In an article in Forbes Magazine (https://www.forbes.com/sites/jennagoudreau/2013/03/20/12-ways-to-eliminate-stress-at-work/?sh=43ee5e917f29) by staff writer Jenna Goudreau, Dr. Melnick gives suggestions for a dozen ways for all of us to cut down on high stress levels in the work place.
- Act rather than react – Identify what you can and cannot control. Perform impeccably on your parts of a project and let the rest go. Your skills and focus will shine through.
- Take a deep breath – One of the most effective methods of controlling stress is to breath properly. You can do a breathing exercise right in the middle of a stressful meeting without anyone knowing what you are doing.
- Eliminate interruptions – only answer emails and phone messages during certain times of the day and then close your office door. If you don’t have a door, turn your chair so your back is facing out, put up a sign that says when you will be available, and ignore those who come to see you. Your co-workers will self-train and eventually only come when they know you are available.
- Schedule your day so you can stay focused and on task – write a priority list before you go home in the afternoon, and then review it before you start your day. Should they be re-ordered? Did something change overnight that should be reflected in your plan for the day?
- Eat right and get enough sleep – provide your body with the right fuel, and sleep enough to reset yourself for a new day.
- Change the story – reinterpret the facts.

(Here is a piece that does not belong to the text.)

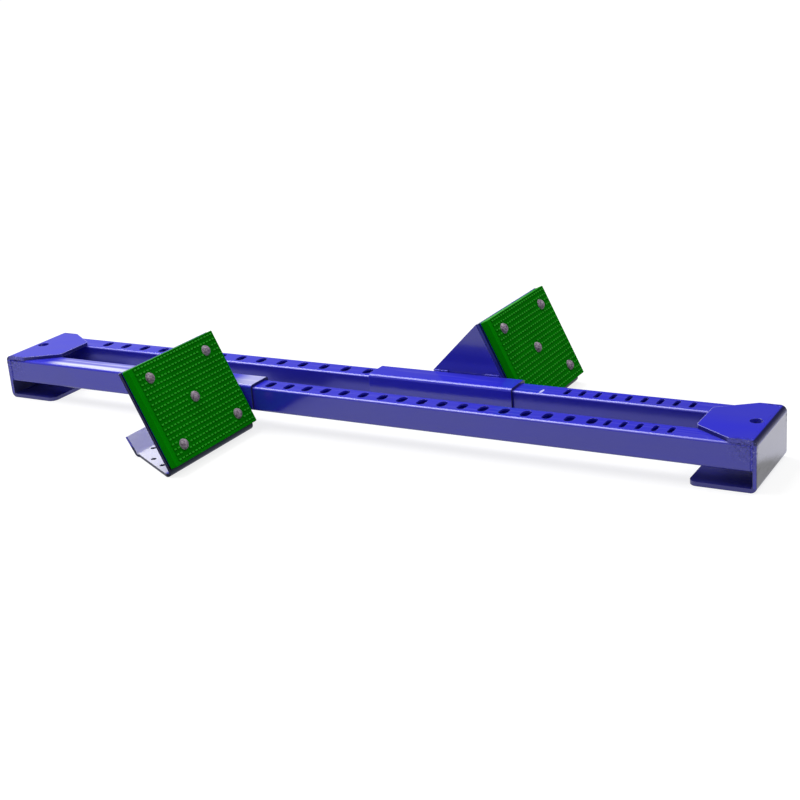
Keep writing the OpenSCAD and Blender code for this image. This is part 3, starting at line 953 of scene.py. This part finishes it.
# %% [markdown]
# ### The room and the lamps
#
# A glossy top shows what stands opposite the camera. In the photograph the tops fall from pale
# lavender at the left end to deep blue at the right, so the room is darker straight behind the
# object's right half. That is one soft change in the world's strength, by direction. Rays that
# come straight from the camera see full white instead, so the background is white from every
# side, and that puts no light on the object. A small second lamp evens out the light that falls
# on the right half.

# %% Room and lamps
dark_heading = (-0.098, 0.935, 0.342)
world = bpy.data.worlds.new("room")
bpy.context.scene.world = world
world.use_nodes = True
nodes, links = world.node_tree.nodes, world.node_tree.links
heading = nodes.new("ShaderNodeTexCoord")
nearness = nodes.new("ShaderNodeVectorMath")
nearness.operation = "DOT_PRODUCT"
nearness.inputs[1].default_value = dark_heading
links.new(heading.outputs["Generated"], nearness.inputs[0])
level = nodes.new("ShaderNodeMapRange")
level.interpolation_type = "SMOOTHSTEP"
for socket, value in (("From Min", 0.766), ("From Max", 0.985), ("To Min", 0.42), ("To Max", 0.07)):
    level.inputs[socket].default_value = value
links.new(nearness.outputs["Value"], level.inputs["Value"])
seen_itself = nodes.new("ShaderNodeLightPath")
strength = nodes.new("ShaderNodeMath")
strength.operation = "MAXIMUM"
links.new(level.outputs["Result"], strength.inputs[0])
links.new(seen_itself.outputs["Is Camera Ray"], strength.inputs[1])
links.new(strength.outputs["Value"], nodes["Background"].inputs["Strength"])
nodes["Background"].inputs["Color"].default_value = (1, 1, 1, 1)


def soft_lamp(name, place, wide, deep, watts):
    """A rectangular lamp that faces straight down and isn't seen itself."""
    lamp_data = bpy.data.lights.new(name, "AREA")
    lamp_data.shape = "RECTANGLE"
    lamp_data.size = wide
    lamp_data.size_y = deep
    lamp_data.energy = watts
    lamp = bpy.data.objects.new(name, lamp_data)
    lamp.location = place
    lamp.visible_camera = False
    bpy.context.scene.collection.objects.link(lamp)
    print(name, "of", watts, "W at", place)


soft_lamp("ceiling lamp", (-1.2, 0.1, 2.1), 1.7, 2.2, 56)
soft_lamp("fill lamp", (0.9, 0.3, 2.2), 0.9, 0.9, 15)

# %% [markdown]
# ## The end

# The dressed part has to stay inside the box of the CAD model.

# %% Finish
bpy.ops.object.select_all(action="DESELECT")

Stressful reactions develop from looking at things through a certain lens. Change the lens. Don’t be a Pollyanna who doesn’t face facts realistically, but remember others’ opinions about you and your skill set are not necessarily negative.
- Cool down quickly – pull in air through your pursed lips and blow it out your nose. Done correctly you will feel a physical cooling off in your mouth that will inspire a mental coolness.
- Identify self-imposed stress ‒ change your focus from others’ perception of your work to the work itself. This has an added benefit: you’re more likely to impress those with whom you work.
- Re-order your priorities – Melnick says, “Focus on projects that will have the most impact and are best aligned with your goals.”
- Reset your Panic Button – learn about acupuncture points that will help you settle down. For example, Dr. Melnick suggests positioning your thumb on the side of your middle finger and applying pressure. This will instantly helps regulate your blood pressure.
- Influence others – in other words confront a stressful situation or employee as soon as possible. Don’t let the situation fester and grow in your mind. Help others to see things your way.
- Be your own best critic – internal negativity is as likely to stress you out as external negativity is. Pump yourself up! Encouraging thoughts will help you achieve at the highest levels and train others to think positively about themselves.